Judge Dismisses Class-Action Lawsuit against Stevia Supplier
GLG Life Tech, a developer of sweeteners, said the shareholder lawsuit had alleged the company failed to disclose certain information.
February 3, 2014
VANCOUVER, British ColumbiaA consolidated proposed class-action lawsuit filed in New York against GLG Life Tech Corp., the stevia extract supplier, and its top executives, has been dismissed.
The complaint had alleged violations of federal securities laws.
Central to the lawsuit was whether GLG had disclosed a declining relationship with its biggest customer, Cargill, Inc.
In 2008, GLG had announced a Strategic Alliance and Supply Agreement (SASA) with Cargill that noted GLG would function as Cargill's exclusive Chinese supplier of stevia extract. The pact also stated Cargill would purchase at least 80% of its global stevia extract requirements from GLG for the first five years.
In February 2011, prior to a securities offering, GLG forecast "that a significant portion of our revenues over the next several years will continue to be derived from sales to Cargill pursuant to the SASA." By March 31, 2011, plaintiffs alleged, GLG "repeatedly misled investors by failing to disclose the true nature of the current status and future prospects with Cargill".
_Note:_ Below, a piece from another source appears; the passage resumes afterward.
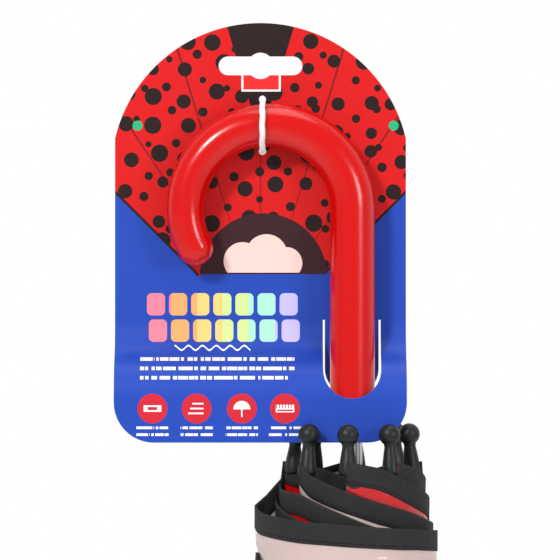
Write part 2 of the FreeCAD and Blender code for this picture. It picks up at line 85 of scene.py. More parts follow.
camera = bpy.data.objects.new("camera", bpy.data.cameras.new("camera"))
bpy.context.scene.collection.objects.link(camera)
camera.location = VIEW_CENTRE + Vector((0, -VIEW_DISTANCE, 0))
camera.rotation_euler = (math.radians(90), 0, 0)
camera.data.sensor_width = SENSOR
camera.data.lens = SENSOR * VIEW_DISTANCE / VIEW_WIDTH
camera.data.clip_end = 50
bpy.context.scene.camera = camera


def soft_box(name, place, size, power):
    """A square lamp that faces the middle of the view."""
    lamp = bpy.data.lights.new(name, "AREA")
    lamp.shape, lamp.size, lamp.energy = "SQUARE", size, power
    holder = bpy.data.objects.new(name, lamp)
    bpy.context.scene.collection.objects.link(holder)
    holder.location = place
    aim = VIEW_CENTRE - Vector(place)
    holder.rotation_euler = aim.to_track_quat("-Z", "Y").to_euler()


soft_box("key_light", (-0.9, -1.5, 1.5), 0.3, 25)
soft_box("fill_light", (1.3, -1.4, 0.9), 0.5, 11)
soft_box("top_light", (0.1, -0.2, 1.9), 0.8, 6)
bpy.context.scene.view_settings.view_transform = "Standard"

# %% [markdown]
# ## Shader sums as plain Python
# A finish is easier to read as a formula than as a web of nodes. `Value` wraps one socket, so
# `1 - dots * 0.5` adds its own Math nodes, and `Finish.add` is the one way to make any other node.


# %% A socket that does arithmetic
class Value:
    def __init__(self, finish, socket):
        self.finish, self.socket = finish, socket

    def math(self, operation, *others):
        inputs = dict(enumerate((self,) + others))
        return self.finish.add("ShaderNodeMath", {"operation": operation}, inputs)

    def __add__(self, other): return self.math("ADD", other)
    def __sub__(self, other): return self.math("SUBTRACT", other)
    def __mul__(self, other): return self.math("MULTIPLY", other)
    def __truediv__(self, other): return self.math("DIVIDE", other)
    def __lt__(self, other): return self.math("LESS_THAN", other)
    def __gt__(self, other): return self.math("GREATER_THAN", other)
    def __mod__(self, other): return self.math("FLOORED_MODULO", other)
    def __neg__(self): return self.math("MULTIPLY", -1)
    def __abs__(self): return self.math("ABSOLUTE")
    def __rsub__(self, other): return self.finish.number(other).math("SUBTRACT", self)
    __radd__, __rmul__ = __add__, __mul__

    def either(self, other): return self.math("MAXIMUM", other)


class Finish:
    """One material, built round a Principled shader."""

    def __init__(self, name):
        self.material = bpy.data.materials.new(name)
        self.material.use_nodes = True
        self.tree = self.material.node_tree
        self.shader = self.tree.nodes["Principled BSDF"]

    def add(self, kind, settings=None, inputs=None, output=0):
        node = self.tree.nodes.new(kind)
        for name, setting in (settings or {}).items():
            setattr(node, name, setting)
        for name, given in (inputs or {}).items():
            self.plug(node.inputs[name], given)
        return Value(self, node.outputs[output])

    def plug(self, socket, given):
        if isinstance(given, Value):
            self.tree.links.new(given.socket, socket)
        else:
            socket.default_value = given

    def number(self, value):
        node = self.tree.nodes.new("ShaderNodeValue")
        node.outputs[0].default_value = value
        return Value(self, node.outputs[0])

    def set(self, **inputs):
        for name, given in inputs.items():
            self.plug(self.shader.inputs[name.replace("_", " ")], given)
        return self

    def split(self, vector):
        """The x, y and z of a vector."""
        node = self.tree.nodes.new("ShaderNodeSeparateXYZ")
        self.plug(node.inputs[0], vector)
        return [Value(self, out) for out in node.outputs]

    def place(self):
        """The piece's own coordinates, in millimetres."""
        here = self.add("ShaderNodeTexCoord", output="Object")
        return self.add("ShaderNodeVectorMath", {"operation": "SCALE"}, {0: here, "Scale": 1 / MM})

    def print_place(self, layer="cut"):
        """Where a point lies on the cut pattern, in millimetres: across, then along."""
        here = self.add("ShaderNodeUVMap", {"uv_map": layer})
        return self.add("ShaderNodeVectorMath", {"operation": "SCALE"}, {0: here, "Scale": 1 / MM})

    def mottle(self, where, size, detail=2.0):
        """Soft cloudy noise from 0 to 1, with patches about `size` millimetres across."""
        return self.add("ShaderNodeTexNoise", {"noise_dimensions": "3D"},
                        {"Vector": where, "Scale": 1 / size, "Detail": detail})

    def mix(self, factor, first, second):
        """One colour over another. Colours are (r, g, b) or a value that carries a colour."""
        def colour(c): return c if isinstance(c, Value) else (*c, 1)
        node = self.tree.nodes.new("ShaderNodeMix")
        node.data_type = "RGBA"
        self.plug(node.inputs["Factor"], factor)
        self.plug(node.inputs[6], colour(first))
        self.plug(node.inputs[7], colour(second))
        return Value(self, node.outputs[2])

    def bump(self, height, distance, strength=1.0):
        """Relief of `distance` millimetres."""
        inputs = {"Height": height, "Distance": distance * MM, "Strength": strength}
        return self.add("ShaderNodeBump", {}, inputs)


# %% [markdown]
# ## The surround
# Behind the object the surround is white paper; in front it is a dimmer room. So glossy colours
# stay deep where they face the viewer, and pick up a bright rim where they turn away.

# %% Surround
class Surround(Finish):
    """The world's colour, made with the same helpers."""

    def __init__(self):
        world = bpy.data.worlds.new("studio")
        world.use_nodes = True
        bpy.context.scene.world = world
        self.tree = world.node_tree
        self.shader = world.node_tree.nodes["Background"]


DIM_ROOM, WHITE_PAPER = (0.40, 0.40, 0.41), (1, 1, 1)
PAPER_STARTS, PAPER_FULL = -0.35, 0.45

surround = Surround()
heading = surround.split(surround.add("ShaderNodeTexCoord", output="Generated"))[1]
paper = surround.add("ShaderNodeMapRange", {"interpolation_type": "SMOOTHSTEP"},
                     {0: heading, 1: PAPER_STARTS, 2: PAPER_FULL})
surround.set(Color=surround.mix(paper, DIM_ROOM, WHITE_PAPER), Strength=1.0)

# %% [markdown]
# ## Moulded plastic and metal
# The crook is polished, through-coloured plastic. A mould never leaves a perfect gloss, so its
# roughness drifts a little and a very low, wide ripple bends the reflections. The black mouldings
# have a finer, duller skin. The ribs are painted wire, and the shaft is bright plated tube with
# faint drawing lines along it.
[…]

The company was accused of misleading the market about its relationship with Cargill through a Securities and Exchange Commission filing and statements from its executives, CEO Luke Zhang and president Brian Meadows.
In a Jan. 31 order that was electronically filed today, U.S. District Judge Katherine Forrest found that plaintiffs failed to allege that GLG "had a plausible motive to defraud investors" because the company was alleged to have misled the market only after it completed an offering of its shares.
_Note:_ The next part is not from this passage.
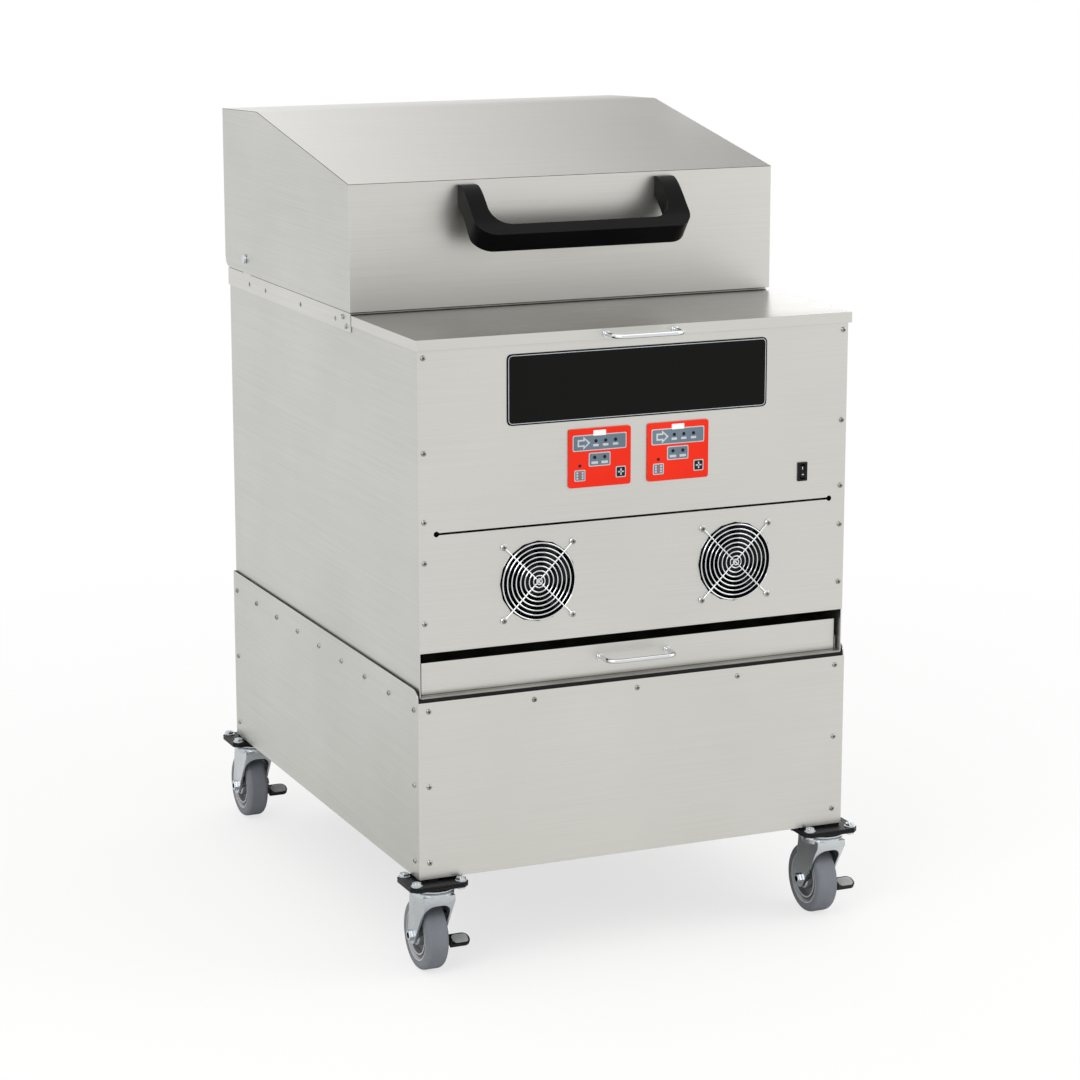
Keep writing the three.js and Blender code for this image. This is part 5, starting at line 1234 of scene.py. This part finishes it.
def stage():
    """A pale floor that fades into a white room, soft light from above and both sides, and the cards."""
    bm = bmesh.new()
    bmesh.ops.create_circle(bm, cap_ends=True, segments=96, radius=FLOOR_RADIUS)
    mesh = bpy.data.meshes.new("floor")
    bm.to_mesh(mesh)
    bm.free()
    placed("floor", mesh)
    mesh.materials.append(bpy.data.materials.new("floor_paper"))
    tree = emptied(mesh.materials[0])
    place = add(tree, "ShaderNodeTexCoord").outputs["Object"]
    far = add(tree, "ShaderNodeVectorMath", place, operation="LENGTH").outputs["Value"]
    fade = add(tree, "ShaderNodeMapRange", far, *FLOOR_FADE)
    shade = add(tree, "ShaderNodeBsdfDiffuse", linear("#e6e6e4"))
    seen = add(tree, "ShaderNodeLightPath").outputs["Is Camera Ray"]
    lift = add(tree, "ShaderNodeMath", seen, FLOOR_LIFT, operation="MULTIPLY")
    shade = add(tree, "ShaderNodeMixShader", lift, shade, add(tree, "ShaderNodeEmission", WHITE_LIGHT, 1.0))
    both = add(tree, "ShaderNodeMixShader", fade, shade, add(tree, "ShaderNodeBsdfTransparent"))
    add(tree, "ShaderNodeOutputMaterial", both)

    world = bpy.data.worlds.new("room")
    bpy.context.scene.world = world
    tree = emptied(world)
    path = add(tree, "ShaderNodeLightPath").outputs
    seen = add(tree, "ShaderNodeMath", path["Is Camera Ray"], path["Is Glossy Ray"], operation="MAXIMUM")
    seen = add(tree, "ShaderNodeMath", seen, path["Is Transmission Ray"], operation="MAXIMUM")
    strength = add(tree, "ShaderNodeMapRange", seen, 0.0, 1.0, ROOM_LIGHT, 1.0)
    add(tree, "ShaderNodeOutputWorld", add(tree, "ShaderNodeBackground", WHITE_LIGHT, strength))

    for name, place, side, watts in LAMPS:
        data = bpy.data.lights.new(name, "AREA")
        data.shape = "SQUARE"
        data.size = side
        data.energy = watts
        lamp = placed(name, data)
        lamp.location = place
        lamp.rotation_euler = (Vector(LAMP_TARGET) - Vector(place)).to_track_quat("-Z", "Y").to_euler()
    for values in CARDS:
        card(*values)
    bpy.context.scene.view_settings.view_transform = "Standard"


camera()
stage()
panels()
hood()
hood_handle()
wire_pull("lid_handle")
wire_pull("drawer_handle")
lid_hinge_clips()
panel_screws()
fans()
controllers()
blank_plate()
power_switch()
inlet()
fire()
casters()

import json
"Moreover, plaintiffs have failed to set forth any possible motive on the part of the defendantsthey did not allege, for example, that defendants were attempting to engage in insider trading," the judge added, noting that Zhang actually purchased shares in the company during the relevant time period.
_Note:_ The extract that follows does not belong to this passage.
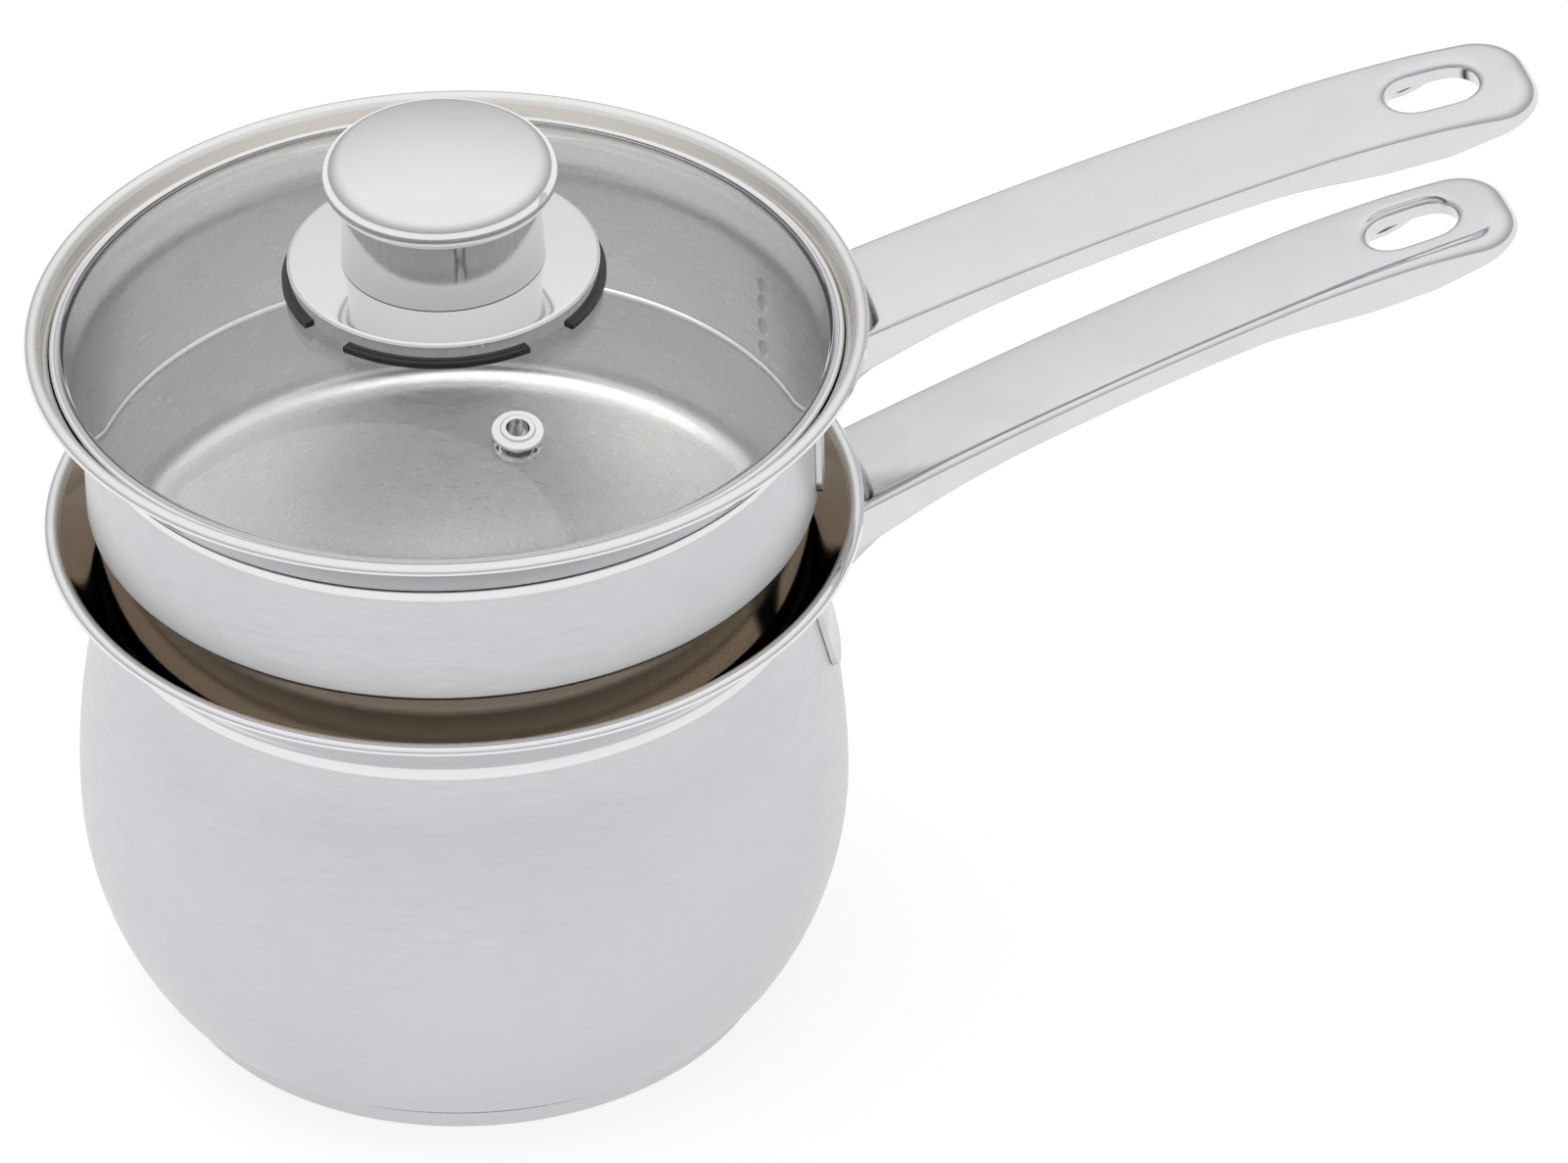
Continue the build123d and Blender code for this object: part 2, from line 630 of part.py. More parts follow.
def arm():
    """Strip of the bracket that lies on the lips and bows down to the wall at its root."""
    lift = handle_sheet + seat_gap
    rest, end = belly_points(lift)[1:3]
    sweep = ThreePointArc((0, -handle_root_depth - arm_dip), rest, end)
    lead = Line(sweep @ 0 - (sweep % 0) * overrun, sweep @ 0)
    strip = make_face(offset(Wire([lead.edge(), sweep.edge()]), arm_sheet, side=Side.LEFT))
    return from_side(strip, handle_root_width) & from_above(plan_face(handle_sheet + lift_gap, 2 * overrun))


def set_at_wall(body, rim_height, pitch, turn=0.0, roll=0.0):
    """A piece of the pressing's frame set at a pan's wall below the rim."""
    root = Rot(0, 0, turn) * Pos(handle_seat_radius, 0, rim_height - handle_drop)
    return root * Rot(0, -pitch, 0) * Rot(roll, 0, 0) * body


def on_pot(body):
    """A piece of the pressing's frame set at the pot's wall."""
    return set_at_wall(body, pot_rim_height, pot_handle_pitch)


def on_pan(body):
    """A piece of the pressing's frame set at the insert's wall."""
    return set_at_wall(body, pan_rim_height, pan_handle_pitch, pan_handle_turn, pan_handle_roll_turn)


def foot(line, rim_height, turn):
    """Plate of the bracket that hugs the wall, with rounded corners."""
    reach = 2 * handle_seat_radius
    middle = rim_height - foot_drop - foot_height / 2
    skin = make_face(offset(line, seat_gap + foot_sheet, side=Side.RIGHT))
    skin -= make_face(offset(line, seat_gap, side=Side.RIGHT))
    strip = skin & Pos(reach / 2, middle) * Rectangle(reach, foot_height)
    outline = RectangleRounded(foot_width, foot_height, foot_corner)
    window = Rot(0, 0, turn) * Pos(0, 0, middle) * extrude(Plane.YZ * outline, reach)
    return turned(make_face([free_curve(edge) for edge in strip.edges()])) & window


def trimmed(body, line, grow):
    """A body cut back to stand off a pan's wall by a gap."""
    return body - filled(line) - spun(line, grow, Side.RIGHT)


def pot_handle():
    """Handle of the pot."""
    return trimmed(on_pot(handle_pressing()), pot_line("flare"), foot_sheet + 2 * seat_gap)


def pan_handle():
    """Handle of the insert."""
    return trimmed(on_pan(handle_pressing()), pan_line("flare"), foot_sheet + 2 * seat_gap)


def pot_bracket():
    """Bracket welded to the pot's shoulder."""
    line = pot_line("wall")
    strip = trimmed(on_pot(arm()), line, seat_gap + foot_sheet / 2)
    return strip + foot(line, pot_rim_height, 0)


def pan_bracket():
    """Bracket welded to the insert's wall."""
    line = pan_line("wall")
    strip = trimmed(on_pan(arm()), line, seat_gap + foot_sheet / 2)
    return strip + foot(line, pan_rim_height, pan_handle_turn)


nodes = {
    "pot_shell": pot_shell, "base_core": base_core, "base_cap": base_cap,
    "pot_handle": pot_handle, "pot_handle_bracket": pot_bracket,
    "pan_shell": pan_shell, "pan_handle": pan_handle, "pan_handle_bracket": pan_bracket,
    "lid_glass": lid_glass, "lid_band": lid_band,
    "vent_eyelet": vent_eyelet, "vent_washer": vent_washer_ring,
    "knob_cap": knob_cap, "knob_neck": knob_neck, "knob_base_plate": knob_base_plate,
    "knob_spacer": knob_spacer, "knob_core": knob_core, "knob_nut": knob_nut,
    "knob_screw": knob_screw, "screw_washer": screw_washer, "screw_seal": screw_seal,
}

os.makedirs("parts", exist_ok=True)
for name, maker in nodes.items():
    export_step(maker(), f"parts/{name}.step")
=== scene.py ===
from math import asin, atan, atan2, ceil, cos, pi, radians, sin, sqrt, tan

import bmesh
import bpy
from bpy.props import FloatProperty, FloatVectorProperty, PointerProperty
from mathutils import Matrix, Vector


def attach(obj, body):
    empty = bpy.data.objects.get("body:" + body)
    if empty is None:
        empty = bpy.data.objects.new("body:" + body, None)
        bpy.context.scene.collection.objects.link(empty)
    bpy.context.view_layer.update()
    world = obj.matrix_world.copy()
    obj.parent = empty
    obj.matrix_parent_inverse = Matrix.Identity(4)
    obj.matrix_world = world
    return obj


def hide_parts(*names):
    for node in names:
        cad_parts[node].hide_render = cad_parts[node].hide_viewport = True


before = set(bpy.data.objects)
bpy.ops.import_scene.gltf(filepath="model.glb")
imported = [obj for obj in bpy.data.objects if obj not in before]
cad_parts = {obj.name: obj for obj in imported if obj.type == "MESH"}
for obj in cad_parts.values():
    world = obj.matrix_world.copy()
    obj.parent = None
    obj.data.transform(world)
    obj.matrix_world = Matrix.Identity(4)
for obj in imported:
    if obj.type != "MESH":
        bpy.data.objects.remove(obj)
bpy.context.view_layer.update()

bl_info = {
    "name": "Double Boiler",
    "version": (1, 0, 0),
    "blender": (4, 5, 0),
    "location": "View3D > Sidebar > Boiler",
    "description": "Dresses the packed double boiler: pot, insert pan, glass lid, knob and handles",
    "category": "Object",
}

TURN_STEPS = 192
FINE_TURN_STEPS = 256
MM = 0.001
CLEARANCE = 0.1 * MM                            # between pieces that lie on one another
WELD_HEIGHTS = (148.1, 143.7, 137.6, 131.9)     # millimetres above the table
BACK_FOLDS = ((0, 2.4), (0.12, 2.2), (0.4, 1.7), (0.7, 1.9), (0.86, 2.8), (0.95, 4.2), (1, 4.5))
FIT_REACH = 16 * MM                             # length of the root that follows the wall
CAMERA_TARGET = Vector((0.07006, -0.01747, 0.0983))
CAMERA_DISTANCE = 2.5
CAMERA_LENS = 259.7
CAMERA_TURNS = (-14, 36.01, -1.21)              # azimuth, elevation and roll in degrees
FLOOR_REACH = 6.0


# ---------------------------------------------------------------- sizes and colours

def length(name, description, default):
    """Length in metres, given in millimetres."""
    return FloatProperty(name=name, description=description, default=default * MM,
                         unit="LENGTH", subtype="DISTANCE", precision=5)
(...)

Forrest also noted that plaintiffs failed to "sufficiently allege that defendants knew Cargill had terminated its relationship with GLG at any point during the proposed class period."
Further, the judge found plaintiffs failed to allege that GLG was reckless "because plaintiffs' own pleadings make clear that there was substantial information in the market that suggested" the deteriorating relationship between Cargill and GLG.
A March 31, 2011 SEC filing on which plaintiffs relied disclosed that Cargill only comprised 47% of GLG's total revenues in 2010, down from 90% in the prior year. In that same filing, GLG revealed that it anticipated further declines in 2011.
Even if GLG and its executives "were overly optimistic in expressing hope that Cargill would purchase stevia extract from GLG in 2012, this alone does not rise to the level of recklessness required," Forrest wrote. "Indeed, it just as easily could have been the case that defendants in fact thought Cargill would make purchases in 2012 as not."
Added the judge: "This fact, combined with the plain language in the SASA that the agreement was subject to periodic renegotiation (i.e., the market was on notice from the outset that the SASA was subject to change), suggests that the market knew or should have known that regardless of what defendants hoped would happen in 2012, the purchases by Cargill for 2012 could not actually be secured until 2012."